¿Cómo están de ánimos?

Nuestra realidad cotidiana y doméstica es buena, pero el pensamiento no se queda en tu burbuja. Vivo al lado del Gregorio Marañon, que ha sido un hospital importantísimo en mi vida porque, entre otras cosas, ahí estuvo ingresado mi padre sus últimos días. Conozco a sus médicos, a gente que ha estado ingresada y a gente que ha muerto allí y, claro, por la noche te cuesta conciliar el sueño. En fin, estoy como todos. No quiero destacarme.

¿Pero es bueno hablar de lo que se siente? Expresar el miedo.

El lunes tuve un encuentro virtual con los lectores y alguien me preguntó precisamente que cómo gestionaba el miedo. Y yo contesté que no pasa nada por confesar tu angustia. Al principio del encierro mirabas las redes y esto parecía una fiesta de hiperactividad, como si nuestra mente no se hubiera parado a pensar. Diez días después estamos en pleno bajón, porque ahora se percibe claramente que esto va a ser largo y porque ya muchos empiezan a estar mal sabiendo que no van tener trabajo cuando todo esto acabe. Así que, claro que me cuesta tener aquel optimismo banal.

Lo curioso es que este es un libro doméstico, un retrato familiar que obligatoriamente se va a leer en casa paralelamente a la crisis del coronavirus

No sé cómo se leería el libro en una situación normal, pero el caso es que hay mucha gente que me dice haberse sentido arropada por él. Porque se vendió bastante antes de que las librerías cerraran y también está la edición digital. El libro empieza con mi padre aferrado al respirador en el hospital y termina con su despedida en el 2013, algo que desgraciadamente cobra un significado especial en estos días, cuando tanta gente se está yendo sin poder coger la mano de un ser querido.

¿Escribió este libro para comprender a sus padres?

Yo no tuve problemas de cariño o de distancia emocional con mis padres. No comprendía bien sus actitudes porque estaba la brecha generacional. Pero también hubo vaivenes vitales a los que se vieron sometidos y que me acabaron afectando. Lo que he intentado es observarlos como si no fueran mis padres. Tratando de entender sus actitudes, que a mí me dejaban fuera de juego.

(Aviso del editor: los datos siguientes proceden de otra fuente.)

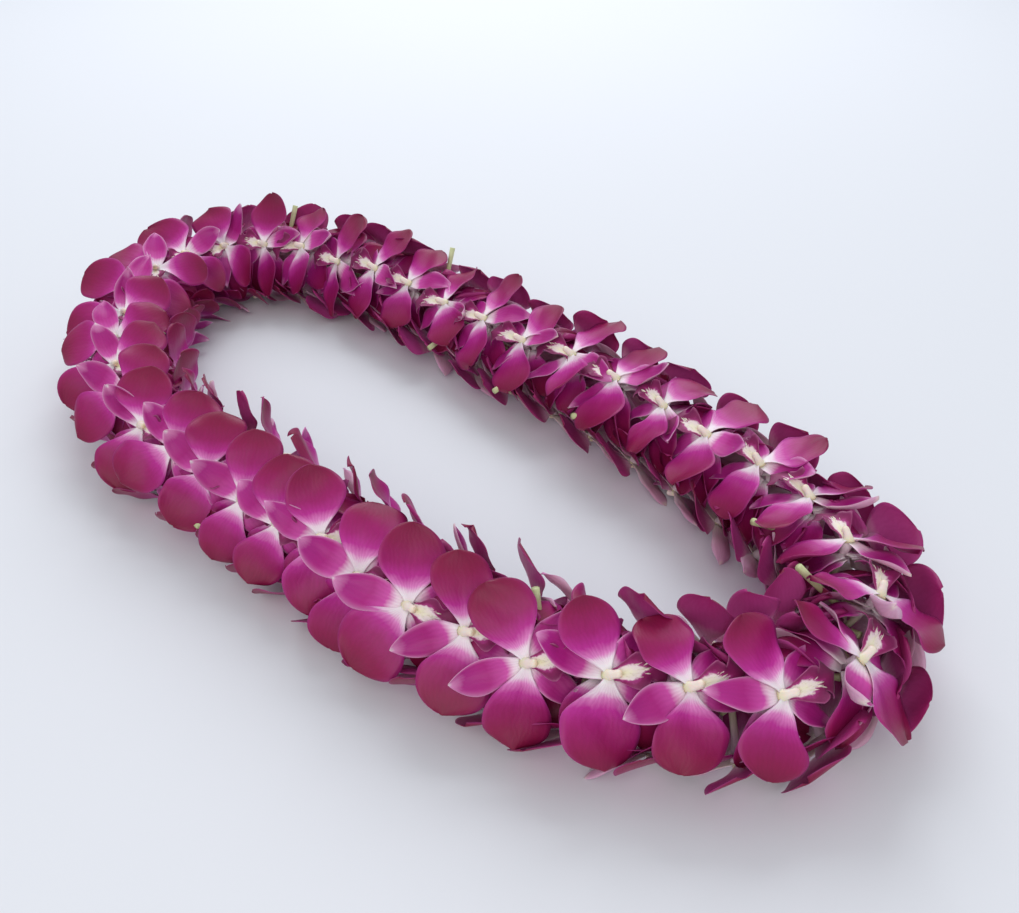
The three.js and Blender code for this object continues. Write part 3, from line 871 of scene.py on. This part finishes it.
def lip_material():
    """The lip, as grown: dark velvety magenta that gives little shine, with a cream throat
    whose edge is ragged where patches move it, and a pale back."""
    throat = [(0.0, "#e9e6b0"), (1.0, "#7a1852"), (0.3, "#f2ecd2"), (0.52, "#f0dfe0"),
              (0.62, "#a8337e"), (0.75, "#861a58")]
    back = [(0.0, "#eee4cf"), (1.0, "#a2417f"), (0.5, "#dcaccb")]
    steps = [
        ("patches", "TexNoise", {"Scale": scale_of(1.43), "Detail": 3}, HERE),
        ("ragged", "Math", {**TIMES_PLUS, 1: 0.3}, {0: "patches", 2: "along.2"}),
        ("off", "Math", {"operation": "ABSOLUTE"}, {0: "across.2"}),
        ("wider", "Math", {**TIMES_PLUS, 1: 0.75}, {0: "off", 2: "ragged"}),
        ("depth", "Math", {**SUM, 1: -0.15}, {0: "wider"}),
        *two_sided(throat, back, ("#c9739f", 16, 0.5)),
    ]
    return new_material("orchid_lip", steps, {
        "Roughness": 0.5, "Specular IOR Level": 0.3, "Sheen Weight": 0.15, "Sheen Roughness": 0.4,
    }, {"Base Color": "both.2"})


def mottled_material(name, along, mottle, settings):
    """A smooth plant part whose colour changes along it, with soft patches of another: its
    colour, its share and the patches' size."""
    code, share, size = mottle
    steps = [
        ("length", "ValToRGB", {}, {"Fac": "along.2"}, along),
        ("patches", "TexNoise", {"Scale": scale_of(size), "Detail": 3}, HERE),
        ("share", "Math", {**TIMES, 1: share}, {0: "patches"}),
        ("mottled", "Mix", {**MIX, 7: code}, {0: "share", 6: "length"}),
    ]
    return new_material(name, steps, settings, {"Base Color": "mottled.2"})


def column_material():
    """The waxy column and the crest's fringe: cream, greener at the foot, a little
    see-through, which keeps their shaded sides light."""
    along = [(0.0, "#dfe0a6"), (1.0, "#ece2a8"), (0.4, "#f0e6d6"), (0.8, "#f3e9d2")]
    return mottled_material("orchid_column", along, ("#e3b7cb", 0.35, 2), {
        "Roughness": 0.4, "Subsurface Weight": 0.1, "Subsurface Scale": 2 * MM})


def stalk_material():
    """Fresh cut stalks: smooth pale green that shines a little, drier and paler at the cut."""
    along = [(0.0, "#cdd09a"), (1.0, "#cfd2a0"), (0.5, "#d6d8a6"), (0.9, "#dcdcb0")]
    return mottled_material("cut_stalk", along, ("#a9bd78", 0.4, 3.33), {
        "Roughness": 0.45, "Specular IOR Level": 0.45})


def foot_material():
    """The ovary under a bloom: satin pale pink, turning to green at the string."""
    along = [(0.0, "#f0e2e8"), (1.0, "#bcc592"), (0.4, "#e2c3d3"), (0.75, "#d5cfae")]
    return mottled_material("orchid_ovary", along, ("#d9b5c4", 0.3, 2.5), {
        "Roughness": 0.5, "Specular IOR Level": 0.35})


def string_material():
    """Two-ply cotton, as spun: matt off-white, its fibres a fine fuzz of light and dark. They
    are drawn coarser than they are, because real ones are too fine to show."""
    steps = [
        ("fibres", "TexNoise", {"Scale": scale_of(0.333), "Detail": 3}, HERE),
        ("share", "Math", {**TIMES, 1: 0.5}, {0: "fibres"}),
        ("cotton", "Mix", {**MIX, 6: "#efe9d8", 7: "#cfc6ad"}, {0: "share"}),
        ("fuzz", "TexNoise", {"Scale": scale_of(0.2), "Detail": 3}, HERE),
        ("bump", "Bump", {"Strength": 0.4, "Distance": 0.2 * MM}, {"Height": "fuzz"}),
    ]
    return new_material("cotton_string", steps, {"Roughness": 0.9, "Sheen Weight": 0.3},
                        {"Base Color": "cotton.2", "Normal": "bump"})


# ---- The blooms ----

BLOOM_ATLAS = 5  # squares across one bloom's part of the texture map
# the corner that each bloom of a whorl has of that map, at half size
BLOOM_CORNERS = np.array([[0.0, 0.0], [0.5, 0.0], [0.0, 0.5]])[:, None]


def add_blooms():
    """One object for every whorl, which stands for that whorl's solid."""
    piece, cells = Piece(), Cells(BLOOM_ATLAS)
    for blade in BLADES:
        add_blade(piece, cells, blade)
    add_lip(piece, cells)
    add_crest(piece, cells)
    add_column(piece, cells)
    add_foot(piece, cells)
    add_stalk(piece, cells)
    points, quads, slots, marks, uv = piece.joined()
    materials = [petal_material(), sepal_material(), lip_material(), column_material(),
                 stalk_material(), foot_material()]
    shift = np.arange(BLOOMS_PER_WHORL)[:, None, None] * points.shape[1]
    for k in range(WHORLS):
        own = slice(k * BLOOMS_PER_WHORL, (k + 1) * BLOOMS_PER_WHORL)
        thing = make_object(
            f"blooms_{k + 1:02d}",
            points[own].reshape(-1, 3),
            (quads[None] + shift).reshape(-1, 4),
            np.tile(slots, BLOOMS_PER_WHORL),
            marks[own].reshape(-1, 4),
            (BLOOM_CORNERS + uv[None] / 2).reshape(-1, 2),
            materials)
        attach(thing, "root")
        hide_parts(f"whorl_{k + 1:02d}")


add_blooms()

# ---- The string ----

STRANDS = 2
STRAND = (0.42, 6)  # radius and sides
STRAND_REACH = 0.9 * STRAND[0]  # from the string's middle line to a strand's
TWIST_PITCH = 4.5
STEPS_PER_WHORL = 28
ROUNDING = 4  # steps either way over which a corner of the line is rounded
KNOT_SIZE = 0.42
KNOT_RINGS = 60
CORD = (0.6, 8)  # radius and sides of the knot's turns and the tails
TAIL_LENGTH = 7
TAIL_RINGS = 12
TAIL_BEND = 3  # height of its bend over the string's middle
TAIL_LEAN = (0.9, 0.82)  # how far it leans along the string there and at its tip
UPRIGHT, SIDELONG = np.array([0.0, 0.0, 1.0]), np.array([0.0, 1.0, 0.0])


def string_run():
    """The string's closed middle line: straight from whorl to whorl, corners rounded by the
    mean of nearby places."""
    steps = np.arange(0, WHORLS, 1 / STEPS_PER_WHORL)
    low = np.floor(steps)
    part = (steps - low)[:, None]
    line = string_corner(low) * (1 - part) + string_corner(low + 1) * part
    around = range(-ROUNDING, ROUNDING + 1)
    return sum(np.roll(line, k, 0) for k in around) / len(around)


def knot_path():
    """A closed trefoil: two turns round whose reach and height swing three times."""
    t = np.arange(KNOT_RINGS) * 2 * np.pi / KNOT_RINGS
    reach = 2 + np.cos(3 * t)
    return np.stack([np.cos(2 * t) * reach, np.sin(2 * t) * reach, np.sin(3 * t)], -1) * KNOT_SIZE


def add_cord(piece, cells, path, cord, aside, looped=True):
    """An even bar along a path, where cord is its radius and how many sides it has."""
    radius, sides = cord
    radii = np.full(len(path), radius)
    tube(piece, path[None], radii, sides, aside, slot=0, tone=0.5, cells=cells, looped=looped)


def add_string():
    """Two strands that wind round the middle line on a circle, by sine and cosine of an angle
    that grows evenly, with a small knot and two cut tails."""
    piece, cells = Piece(), Cells(3)
    line = string_run()
    ahead = unit(np.roll(line, -1, 0) - np.roll(line, 1, 0))
    beside_it = unit(np.cross(ahead, [0, 0, 1]))
    above = np.cross(beside_it, ahead)
    turns = np.round(LOOP_LENGTH / TWIST_PITCH) * 2 * np.pi * np.arange(len(line))[:, None] / len(line)
    for k in range(STRANDS):
        angle = turns + 2 * np.pi * k / STRANDS
        strand = line + STRAND_REACH * (beside_it * np.cos(angle) + above * np.sin(angle))
        add_cord(piece, cells, strand, STRAND, UPRIGHT)
    add_cord(piece, cells, knot_path() + line[0], CORD, UPRIGHT)
    bend, end = TAIL_LEAN
    for way in (-1, 1):
        tip = line[0] + way * end * ahead[0] + [0, 0, TAIL_LENGTH]
        middle = line[0] + way * bend * ahead[0] + [0, 0, TAIL_BEND]
        add_cord(piece, cells, curve(line[0], middle, tip, TAIL_RINGS), CORD, SIDELONG, looped=False)
    points, quads, slots, marks, uv = piece.joined()
    materials = [string_material()]
    thing = make_object("cotton_string", points[0], quads, slots, marks[0], uv, materials)
    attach(thing, "root")
    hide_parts("string")


add_string()

# ---- The surroundings ----

FLOOR_REACH = 4.0  # metres from the middle to each edge


def add_floor():
    """A wide square of matt painted board: pale, with a faint broad reflection."""
    corners = [(x * FLOOR_REACH, y * FLOOR_REACH, 0) for x, y in ((-1, -1), (1, -1), (1, 1), (-1, 1))]
    mesh = bpy.data.meshes.new("floor")
    mesh.from_pydata(corners, [], [(0, 1, 2, 3)])
    floor = bpy.data.objects.new("floor", mesh)
    bpy.context.scene.collection.objects.link(floor)
    material = new_material("pale_floor", [], {
        "Base Color": "#e0e2e6", "Roughness": 0.8, "Specular IOR Level": 0.2}, {})
    mesh.materials.append(material)


def add_light(name, place, size, power, code):
    """A square soft light aimed at the lei's middle, its size in metres and power in watts."""
    light = bpy.data.lights.new(name, "AREA")
    light.size = size
    light.energy = power
    light.color = colour(code)[:3]
    lamp = bpy.data.objects.new(name, light)
    lamp.location = place
    lamp.rotation_euler = (-Vector(place)).to_track_quat("-Z", "Y").to_euler()
    bpy.context.scene.collection.objects.link(lamp)


def add_world(code, strength):
    """Even pale light from all round."""
    world = bpy.data.worlds.new("studio")
    bpy.context.scene.world = world
    world.use_nodes = True
    back = world.node_tree.nodes["Background"]
    back.inputs["Color"].default_value = colour(code)
    back.inputs["Strength"].default_value = strength


add_floor()
add_world("#eef3fb", 0.66)
add_light("window", (-0.9, 0.9, 1.3), 1.3, 18, "#f7faff")
add_light("fill", (0.8, -1.0, 1.0), 1.2, 9, "#fffaf4")
bpy.context.scene.view_settings.view_transform = "Standard"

¿Ayudó pensar en la infancia dickensiana de su padre yéndose a Madrid solo, con 9 años, a casa de una tía que lo maltrató y a quien él llamaba la Bestia?

Eso fue fundamental. Yo necesitaba escuchar bien esa historia que él me había contado tantas veces para comprender su comportamiento.

Su madre, por el contrario, queda un tanto desdibujada.

Lo que ocurre es que ella murió pronto y era muy reservada y melancólica. Eran muy distintos. Mi padre era un huracán y ella, una brisa. Murió en 1978 y mi gran frustración es que no pudiera vivir aquella época de descubrimiento crucial para las mujeres en la que podría haberse mostrado más a sí misma.

¿Cree que a Manuel Lindo le habría gustado el libro?

Quizá se habría quedado un tanto descolocado de haberlo leído porque hay momentos difíciles de su vida que están ahí. Y porque no me he ahorrado las contradicciones y las sombras. Pero si alguien tiene protagonismo en el libro ese es él y él, que era vanidoso, se habría sentido compensado.

Con los padres suele pasar que las cosas que no nos gustaban mucho en ellos acabamos por descubrirlas en nosotros mismos. ¿Le ha ocurrido?

Sí, muchísimo. Reconozco en mí rasgos del carácter de mi padre que yo, que soy más crítica conmigo misma y me analizo más, intento mantener a raya. Puedo ser tan iracunda y bocazas como él, pero con los años he conseguido reprimirme porque sé que me voy a arrepentir.